Better quality control and better environment
  • Hydroponics reduces both cost on transportation and emissions.
  • Hydroponics makes the application of organic farming techniques very simpler.
  • Sticky pads and a solar powered insect trap can be used to trap insects. This reduces the use of insecticides.
  • Soil-borne diseases and pests are also low as the crops are grown in a closed environment free of soil.
  • Also, natural ingredients such as neem oil can be used much more effectively to control pests. This reduces the use of pesticides.
Better nutritional value of crops
  • Fodder produced through hydroponics is more nutritional than the regular fodder.
  • As food production is closer to the consumer, time is not lost in logistics & hence there is no loss of nutrients.
Better cultivation techniques and application of sci & tech
  • The farms can be indoors or outdoors (a greenhouse).
  • Suitable for vertical farming under greenhouse conditions and other modified structures.
  • Each hydroponic crop can be given a favourable and individual climatic condition through an automated temperature and humidity controlled greenhouse.
  • The farm can be managed remotely using the internet of things (IoT – schedule a fertigation session, actively monitor the plants remotely, automated humidity and temperature control, nutrient and input control, etc.).
  • The crop can use natural light or artificial lighting (day and night – 24/7 growth period).
Opportunities
  • Demand for chemical-free food is increasing with rising awareness among consumers.
  • The organic market in India at present is estimated to be $1.3 billion (about Rs 9,000 crore), expected to double by 2021.
  • Ministry of Agriculture has subsidy programme for hydroponics.

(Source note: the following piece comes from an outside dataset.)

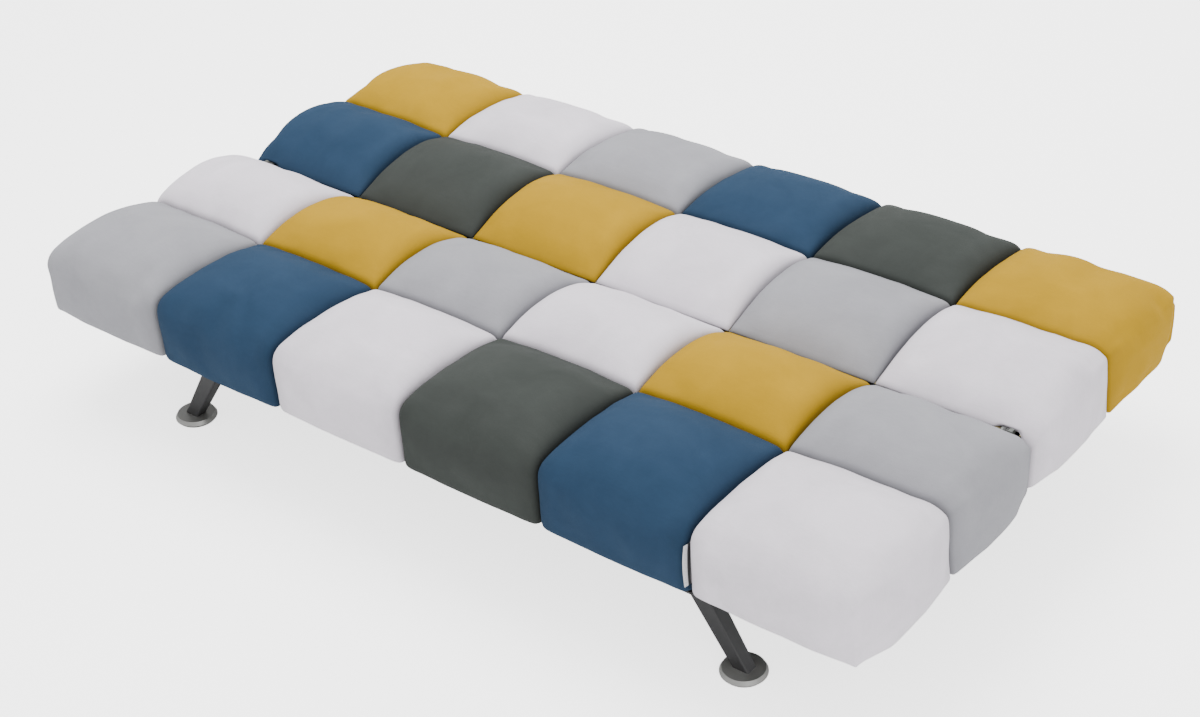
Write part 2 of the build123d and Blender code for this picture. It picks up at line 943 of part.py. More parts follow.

Disadvantages of Hydroponics

Capital-intensive
  • Though hydroponics is typically much cheaper over time, it does require a substantial upfront cost to establish any sort of larger system.
Needs uninterrupted power supply
  • Power failure can cause pumps and equipment to stop working.
Lack of awareness
  • Many people fear that hydroponics requires substantial know-how and research, when in fact, it’s very similar to traditional gardening.

Aquaponics

  • The method combines aquaculture — cultivating fish and other aquatic animals in tanks with organic inputs — with hydroponics, where plants are cultivated in water.

Source and Credits

  • The water from the fish tank is pumped onto the beds where plants grow.
  • While the fish excretions provide nutrients for the plants (hence no chemical fertilizers are needed), the clean water is recirculated back to the fish tank.
  • While the initial cost to set up the facility would be high, the recurring cost is low in aquaponics.
  • The difference between aquaponics and hydroponics is that synthetic fertilisers are used in hydroponics for providing nutrients to plants and hence cultivation of fish is not possible in hydroponics.

Aeroponics

  • Unlike in hydroponics, the roots of plants grown in an aeroponic system are suspended in the air and the spraying of water and nutrients leads to an oxygen-rich, misty environment.
  • Aeroponics has been implemented as an alternative to water intensive hydroponic systems worldwide.

Picture Credits

Advantage of aeroponics over hydroponics

  • Aeroponics can limit disease transmission since plant-to-plant contact is reduced.
  • The enhanced oxygen availability at the root zone leaves disease-causing pathogens dormant.
  • Improves uptake of minerals by plants and development of healthy root systems.
  • Helps in faster and better growth of plants with a plentiful supply of oxygen, water and nutrients.
  • Plants in a true aeroponic conditions have 100% access to the CO2 concentrations for photosynthesis.
  • This leads to a multi-fold increase in plant metabolism, which in turn results in a vast increase in production.
  • Any species of plants can be grown in a true aeroponic system because the microenvironment of an aeroponic can be finely controlled.
  • Aeroponically grown plants have high dry weight biomass (essential minerals).
  • According to NASA, aeroponically grown plants require ¼ the nutrient input compared to hydroponics.
  • Unlike hydroponically grown plants, aeroponically grown plants will not suffer transplant shock when transplanted to soil.